[Start Data segment]

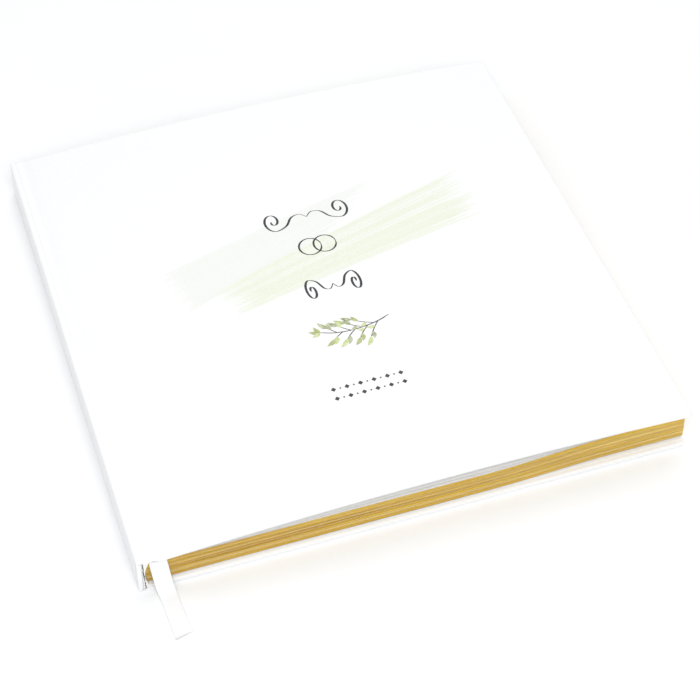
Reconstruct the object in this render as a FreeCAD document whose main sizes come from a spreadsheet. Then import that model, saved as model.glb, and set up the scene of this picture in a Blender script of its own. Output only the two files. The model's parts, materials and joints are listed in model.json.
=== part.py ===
import FreeCAD, Part
import os
import Sketcher

# A case-bound guest book lying closed on its back cover.
# +Z is up, +X runs from the spine to the fore edge and +Y from the tail to the head.
# The origin is the centre of the back cover's underside. All lengths are in millimetres.

DIMENSIONS = {
    # the case
    "cover_width": 216.0,
    "cover_height": 216.0,
    "sheet_thick": 0.3,
    "board_thick": 1.9,
    "spine_board_thick": 1.3,
    "spine_height": 17.2,
    "board_start": 8.0,
    "turn_in": 15.0,
    "front_lip_start": 5.0,
    "spine_lip_end": 4.9,
    "back_lip_start": 6.2,
    "corner_round": 1.2,
    # the front cover is warped into a low arch: one circle in the XZ plane
    "crown_radius": 1547.95,
    "crown_centre_x": 22.99,
    "crown_centre_z": -1525.61,
    "crown_plan_low": 10.0,
    "crown_plan_high": 30.0,
    # endpapers
    "paste_thick": 0.2,
    "paste_start": 8.5,
    "leaf_thick": 0.25,
    "leaf_start": 4.7,
    "front_leaf_z": 14.22,
    "back_leaf_z": 2.85,
    # squares: how far the covers stand past the pages
    "square_end": 2.0,
    "square_fore": 1.0,
    # the sewn sections
    "section_thick": 1.3,
    "section_pitch": 1.35,
    "section_bottom": 3.15,
    "fore_lean": 0.8,
    "fold_start": 2.85,
    "back_bulge": 0.8,
    # the back of the block
    "back_radius": 14.35,
    "mull_gap": 0.32,
    "mull_thick": 0.15,
    "lining_gap": 0.49,
    "lining_thick": 0.15,
    "lining_end": 6.0,
    "thread_radius": 0.12,
    "thread_gap": 0.02,
    "stitch_length": 38.0,
    "stitch_pitch": 50.0,
    # the ribbon
    "ribbon_width": 6.6,
    "ribbon_thick": 0.25,
    "ribbon_start": 5.2,
    "ribbon_top": 14.05,
    "ribbon_floor": 0.15,
    "ribbon_drop": 106.6,
    "ribbon_bend": 0.5,
    "ribbon_slope_z": 6.05,
    "ribbon_slope_y": 0.2,
    "ribbon_kick_z": 3.25,
    "ribbon_kick_y": 2.1,
    "ribbon_foot_z": 1.45,
    "ribbon_foot_y": 2.5,
    "ribbon_lie_y": 3.6,
    "ribbon_head": 107.8,
    "ribbon_reach": 131.0,
    "tab_start": 1.96,
    "tab_thick": 0.18,
    "tab_low": 6.0,
    "tab_high": 12.5,
    "tab_length": 26.0,
    # how far cutting shapes stand past the faces that they cut
    "overcut": 1.0,
    "joint_overcut": 3.0,
    "paste_clear": 0.1,
}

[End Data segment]

→ **Problem to work on**: Print from the first line through the line that contains "# The origin", please, including both, and leave out every line outside that stretch.

→ **Final result**:
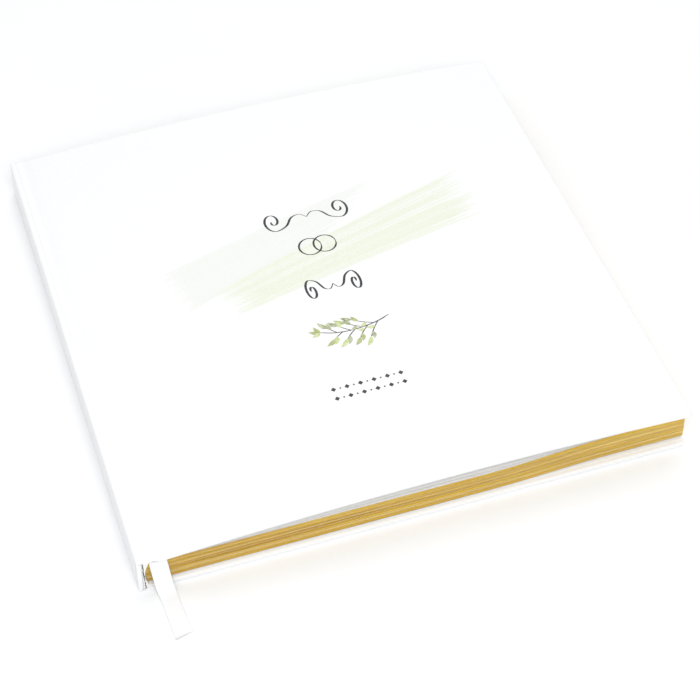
Reconstruct the object in this render as a FreeCAD document whose main sizes come from a spreadsheet. Then import that model, saved as model.glb, and set up the scene of this picture in a Blender script of its own. Output only the two files. The model's parts, materials and joints are listed in model.json.
=== part.py ===
import FreeCAD, Part
import os
import Sketcher

# A case-bound guest book lying closed on its back cover.
# +Z is up, +X runs from the spine to the fore edge and +Y from the tail to the head.
# The origin is the centre of the back cover's underside. All lengths are in millimetres.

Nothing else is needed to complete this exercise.